No one saw Max Shacknai fall, but Zahau was home with her 13-year-old sister and heard a loud noise, investigators said.

Investigators believe the boy fell over a railing of a U-shaped staircase, struck a chandelier and hit another railing before falling on his face. He was found near broken chandelier glass, two soccer balls and a scooter.

The boy injured his neck, which stopped his heart and breathing for about 30 minutes, said Dr. Jonathan Lucas of the San Diego County Medical Examiner's Office. The lack of oxygen to his brain caused irreversible damage and his death five days later.

Two days after the boy's fall, Shacknai's brother, Adam, called 911 to report that Zahau appeared to be dead, investigators said. The brother was staying in a mansion guesthouse.
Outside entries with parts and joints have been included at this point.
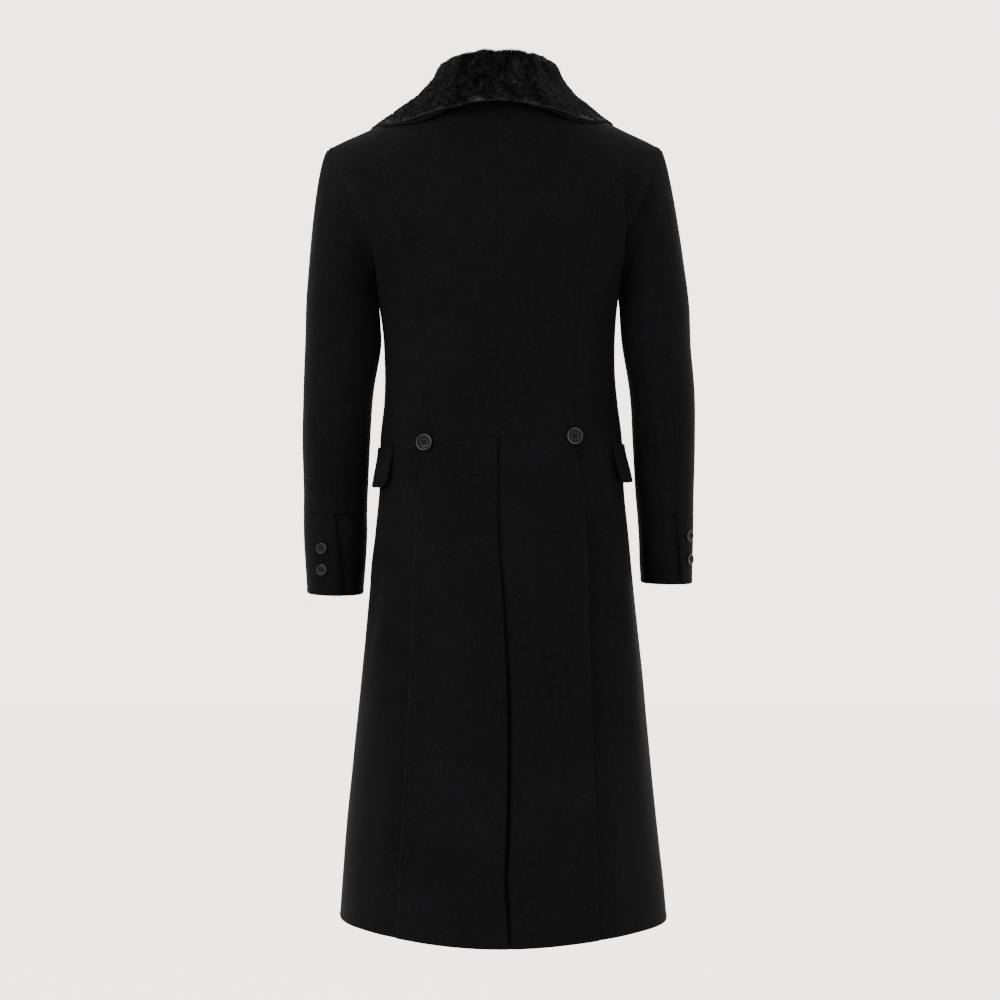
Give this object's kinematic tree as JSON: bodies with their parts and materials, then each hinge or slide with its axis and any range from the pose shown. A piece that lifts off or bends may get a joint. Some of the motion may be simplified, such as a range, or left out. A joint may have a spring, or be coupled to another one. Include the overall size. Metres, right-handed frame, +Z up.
{
  "type": "greatcoat",
  "caption": "Long black wool greatcoat with a fur shawl collar, button-fastened cuffs, waist seams and a centre back vent, filled out as if worn.",
  "frame": {"origin": "middle of the neck opening, level with the neck seam's sides, where the wearer's neck and shoulders hold the coat up", "axes": "+Z up along the coat, +Y the way the wearer faces, so the back faces -Y; +X towards the wearer's right"},
  "size_m": [0.5507, 0.3559, 1.2054],
  "materials": {
    "wool": "matt milled wool, short nap",
    "fur": "short dense dark pile in soft clumps",
    "button": "polished dark horn, four holes"
  },
  "bodies": {
    "root": {"back_left": "wool", "back_skirt_left": "wool", "side_left": "wool", "front_left": "wool", "sleeve_upper_left": "wool", "sleeve_under_left": "wool", "cuff_left": "wool", "pocket_flap_left": "wool", "back_right": "wool", "back_skirt_right": "wool", "side_right": "wool", "front_right": "wool", "sleeve_upper_right": "wool", "sleeve_under_right": "wool", "cuff_right": "wool", "pocket_flap_right": "wool", "under_collar": "wool", "collar_fur": "fur", "lapel_left": "fur", "lapel_right": "fur", "waist_button_left": "button", "waist_button_right": "button", "cuff_button_left_1": "button", "cuff_button_left_2": "button", "cuff_button_right_1": "button", "cuff_button_right_2": "button", "front_button_left_1": "button", "front_button_left_2": "button", "front_button_left_3": "button", "front_button_right_1": "button", "front_button_right_2": "button", "front_button_right_3": "button"}
  },
  "joints": []
}
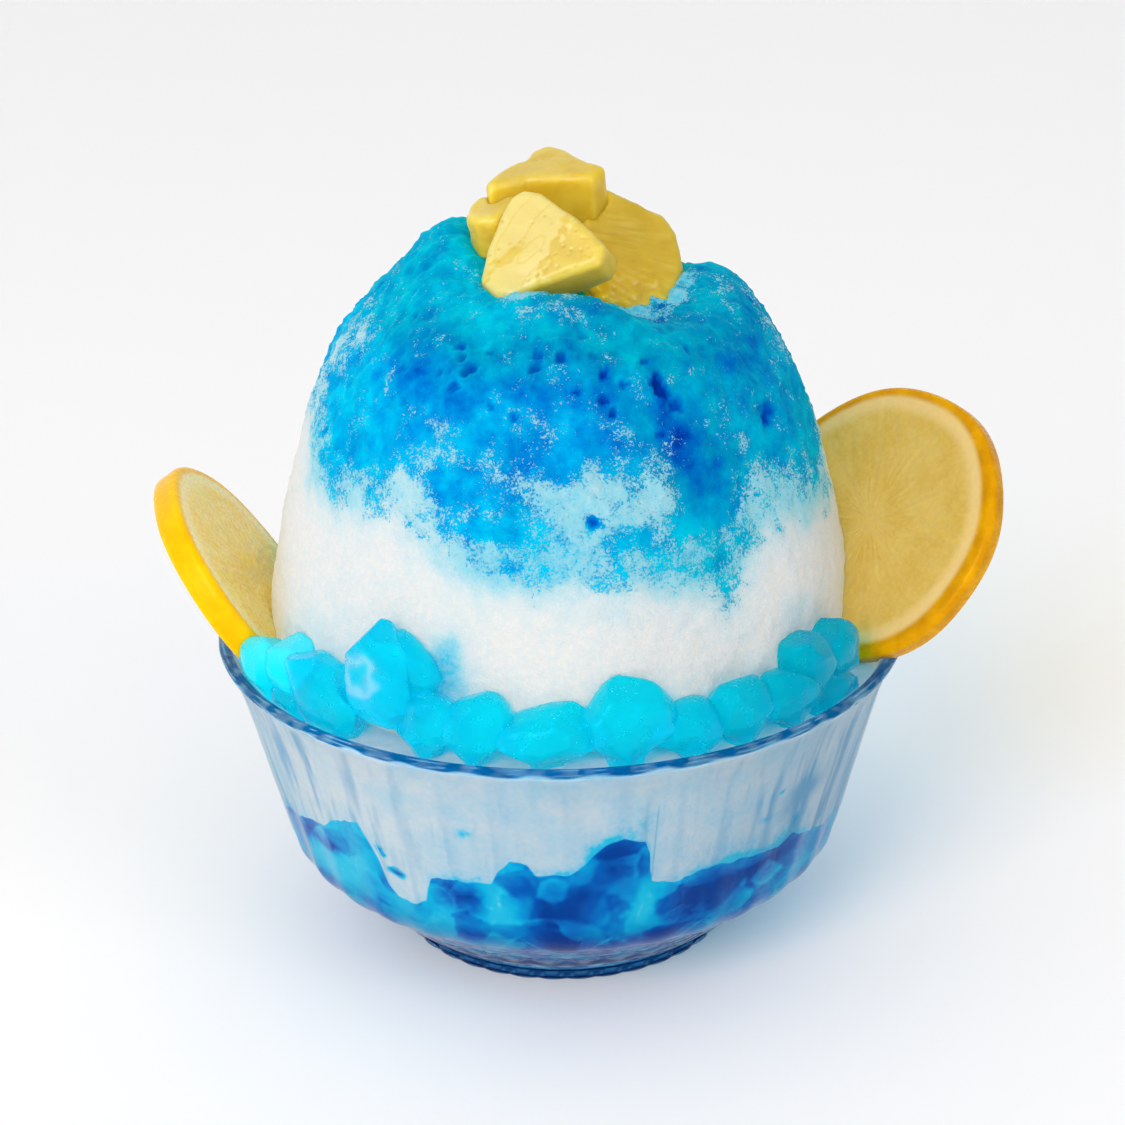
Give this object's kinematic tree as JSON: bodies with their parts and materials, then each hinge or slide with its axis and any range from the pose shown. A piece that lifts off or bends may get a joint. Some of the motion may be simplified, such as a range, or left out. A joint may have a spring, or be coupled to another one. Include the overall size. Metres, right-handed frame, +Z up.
{
  "type": "kakigori",
  "caption": "Mound of shaved ice with blue syrup in a pressed-glass bowl, ringed with blue jelly and topped with pineapple, with lemon slices at its sides.",
  "frame": {"origin": "centre of the bowl's flat underside, where it rests", "axes": "+Z up, -Y towards the front, +X to the right, along the line of the lemon slices"},
  "size_m": [0.1832, 0.1504, 0.1746],
  "materials": {
    "glass": "clear pressed glass with soft flutes",
    "shaved_ice": "fluffy shaved ice, stained blue by syrup on top",
    "syrup_ice": "wet crushed ice and jelly in blue syrup",
    "jelly": "soft translucent jelly",
    "lemon": "sliced lemon with wet flesh",
    "pineapple": "wet pineapple chunk"
  },
  "bodies": {
    "root": {"bowl": "glass", "syrup_base": "syrup_ice", "shaved_ice": "shaved_ice", "jelly_01": "jelly", "jelly_02": "jelly", "jelly_03": "jelly", "jelly_04": "jelly", "jelly_05": "jelly", "jelly_06": "jelly", "jelly_07": "jelly", "jelly_08": "jelly", "jelly_09": "jelly", "jelly_10": "jelly", "jelly_11": "jelly", "jelly_12": "jelly", "jelly_13": "jelly", "jelly_14": "jelly", "jelly_15": "jelly", "jelly_16": "jelly", "jelly_17": "jelly", "jelly_18": "jelly", "jelly_19": "jelly", "jelly_20": "jelly", "jelly_21": "jelly", "jelly_22": "jelly", "jelly_23": "jelly", "jelly_24": "jelly", "jelly_25": "jelly", "jelly_26": "jelly", "jelly_27": "jelly", "jelly_28": "jelly", "jelly_29": "jelly", "lemon_left": "lemon", "lemon_right": "lemon", "pineapple_front": "pineapple", "pineapple_back": "pineapple", "pineapple_right": "pineapple", "pineapple_left": "pineapple"}
  },
  "joints": []
}
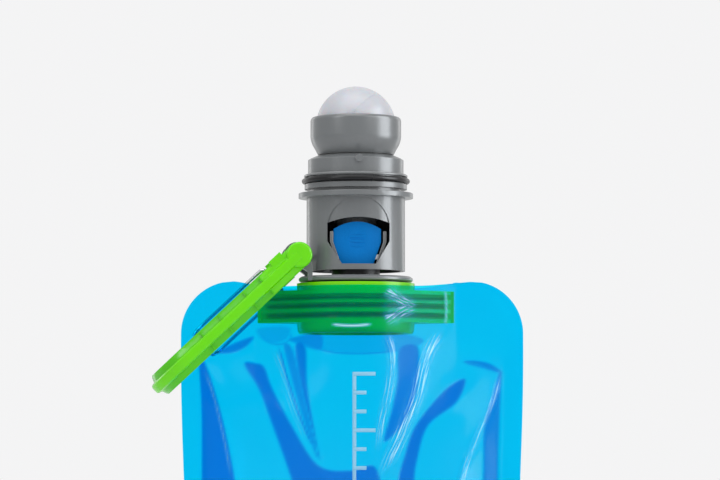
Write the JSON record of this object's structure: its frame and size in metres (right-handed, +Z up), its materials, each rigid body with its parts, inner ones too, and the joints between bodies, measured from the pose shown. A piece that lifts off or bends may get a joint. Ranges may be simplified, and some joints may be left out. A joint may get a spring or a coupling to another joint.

Jonah Shacknai was not at home.

Friday's 1½-hour news conference included a video reenactment of how investigators think Zahau bound her wrists.

They believe she used two knives to cut rope that she tied to bedposts and around her wrists and ankles, Gore said. She loosely bound her wrists, took one arm out and put both arms her back before tightening the noose, he said.

Zahau's DNA was found on the rope and the bedposts, her fingerprints were on the bedposts and her footprints were on the balcony. The knives were recovered in the bedroom, one with her DNA and another with her fingerprints, Gore said.

"We don't know exactly how this event occurred," sheriff's Sgt. Dave Nemeth said. "We don't know in what order things were done. The only person who can answer that question, unfortunately, is deceased."